通过结合选择性液体滤波器和相变材料实现CPV/T系统对全太阳光谱的充分利用

Abstract Effectively utilizing the solar spectrum in concentrated photovoltaic/thermal (CPV/T) systems remains challenging due to significant heat losses and insufficient thermal decoupling between PV cells and thermal absorbers. This study reports a novel bypass CPV/T design employing water as both a spectral liquid filter (SLF) and active coolant, paired with phase change materials (PCMs) for passive cooling.

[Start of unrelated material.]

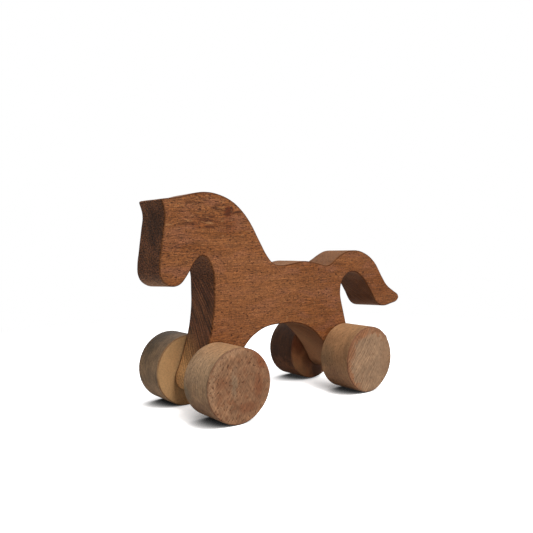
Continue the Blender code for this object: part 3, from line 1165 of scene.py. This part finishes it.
def floor_as_seen(r):
    """Brightened, so that only the contact shadows stay dark, and plain white farther off."""
    inputs = {"Distance": FLOOR_CONTACT, "Normal": r.joined(*FLOOR_LOOKS)}
    open_air = r.step("ShaderNodeAmbientOcclusion", inputs, output="AO", samples=32)
    open_air = r.mask(open_air, *FLOOR_CONTACT_RANGE)
    lit = r.step("ShaderNodeBsdfDiffuse", {"Color": r.grey(r.times(open_air, FLOOR_GAIN))})
    fill = r.step("ShaderNodeEmission", {"Color": WHITE, "Strength": r.times(open_air, FLOOR_FILL)})
    bright = r.step("ShaderNodeAddShader", {0: lit, 1: fill})
    far = r.mask(r.length(r.step("ShaderNodeTexCoord", {}, output="Object")), *FLOOR_FADE)
    white = r.step("ShaderNodeEmission", {"Color": WHITE, "Strength": 1.0})
    return r.step("ShaderNodeMixShader", {0: far, 1: bright, 2: white})


def floor(ground):
    """A large pale floor, brighter to the camera than to the toy."""
    half = FLOOR_SIZE / 2
    mesh = bpy.data.meshes.new("floor")
    corners = [(-half, -half, ground), (half, -half, ground), (half, half, ground), (-half, half, ground)]
    mesh.from_pydata(corners, [], [(0, 1, 2, 3)])
    placed("floor", mesh)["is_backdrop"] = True
    r = Recipe("pale_floor", (0.9, 0.9, 0.9), 1.0)
    seen = r.step("ShaderNodeLightPath", {}, output="Is Camera Ray")
    plain = r.step("ShaderNodeBsdfDiffuse", {"Color": (FLOOR_BOUNCE,) * 3})
    both = r.step("ShaderNodeMixShader", {0: seen, 1: plain, 2: floor_as_seen(r)})
    r.feed(r.tree.nodes["Material Output"].inputs["Surface"], both)
    mesh.materials.append(r.material)


def world():
    """White all round for the camera, and dimmer for the light it casts."""
    made = bpy.data.worlds.new("studio")
    bpy.context.scene.world = made
    made.use_nodes = True
    tree = made.node_tree
    path = tree.nodes.new("ShaderNodeLightPath")
    level = tree.nodes.new("ShaderNodeMix")
    level.inputs[2].default_value = WORLD_LIGHT
    level.inputs[3].default_value = BACKDROP
    tree.links.new(path.outputs["Is Camera Ray"], level.inputs[0])
    tree.links.new(level.outputs[0], tree.nodes["Background"].inputs["Strength"])
    tree.nodes["Background"].inputs["Color"].default_value = (*WHITE, 1.0)


def softbox(name, side, middle, size, power):
    """A square light that the camera does not see, aimed at the middle from this side."""
    lamp = bpy.data.lights.new(name, "AREA")
    lamp.shape = "SQUARE"
    lamp.size = size
    lamp.energy = power
    obj = placed(name, lamp)
    obj.location = middle + LIGHT_DISTANCE * Vector(side)
    obj.rotation_euler = (middle - obj.location).to_track_quat("-Z", "Y").to_euler()
    obj.visible_camera = False


def camera():
    data = bpy.data.cameras.new("camera")
    data.lens = CAMERA_LENS
    data.sensor_width = CAMERA_SENSOR
    data.clip_start, data.clip_end = CAMERA_CLIP
    obj = placed("camera", data)
    turn, lift = math.radians(CAMERA_AZIMUTH), math.radians(CAMERA_ELEVATION)
    back = Vector((math.sin(turn) * math.cos(lift), -math.cos(turn) * math.cos(lift), math.sin(lift)))
    obj.location = Vector(CAMERA_AIM) + back * CAMERA_DISTANCE
    level = (-back).to_track_quat("-Z", "Y")
    obj.rotation_euler = (level @ Euler((0, 0, math.radians(CAMERA_ROLL))).to_quaternion()).to_euler()
    bpy.context.scene.camera = obj


def studio():
    low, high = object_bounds()
    floor(low.z)
    world()
    middle = (low + high) / 2
    softbox("key", KEY_SIDE, middle, KEY_SIZE, KEY_POWER)
    softbox("back", BACK_SIDE, middle, BACK_SIZE, BACK_POWER)
    camera()
    settings = bpy.context.scene.view_settings
    settings.view_transform = "Standard"
    settings.look = "None"


# ---------------------------------------------------------------- the toy


def dress(piece, node, body, material):
    """Puts a piece in the place of its CAD node, with this material."""
    piece.data.materials.append(material)
    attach(piece, body)
    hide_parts(node)


def build():
    dress(plank(), "horse_body", "horse", horse_wood())
    for node, trait in WHEEL_SHAPES.items():
        material = wheel_wood(node, WHEEL_LOOKS[node])
        dress(wheel(node, trait), node, f"{axle_end(node)}_wheelset", material)
    grain = axle_wood()
    for end in ("front", "rear"):
        axle = frame["nodes"][f"{end}_axle"]
        axle.data.materials.clear()
        axle.data.materials.append(grain)


build()
studio()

Through detailed three-dimensional computational fluid dynamics simulations, the overall performance of the hybrid CPV/T-PCM/SBS (spectral beam splitting) system is explored, and the key parameters to maximize the energy productivity and economic feasibility are determined. While a thicker SLF improves the heat recovery, the produced electricity is sacrificed owing to the reduced light transmission in the PV waveband. Conversely, a thinner SLF increases the electrical power but causes higher PV cell temperatures and reduced thermal gains. Balancing the SLF thickness and concentrating ratio ( CR ) is critical to enhance the system efficiency. For the designed module, the optimal design features an SLF thickness of 6.045 mm, a flow rate of 0.105 kg/s, and a PCM layer thickness of 28.266 mm at CR ∼ 20. Optimizing the optical characteristics of the SLF and the thermophysical properties of the PCM allows for maximizing the productivity of the CPV/T-PCM/SBS system, making it a promising solution for high concentrated solar applications with efficient energy generation and thermal management.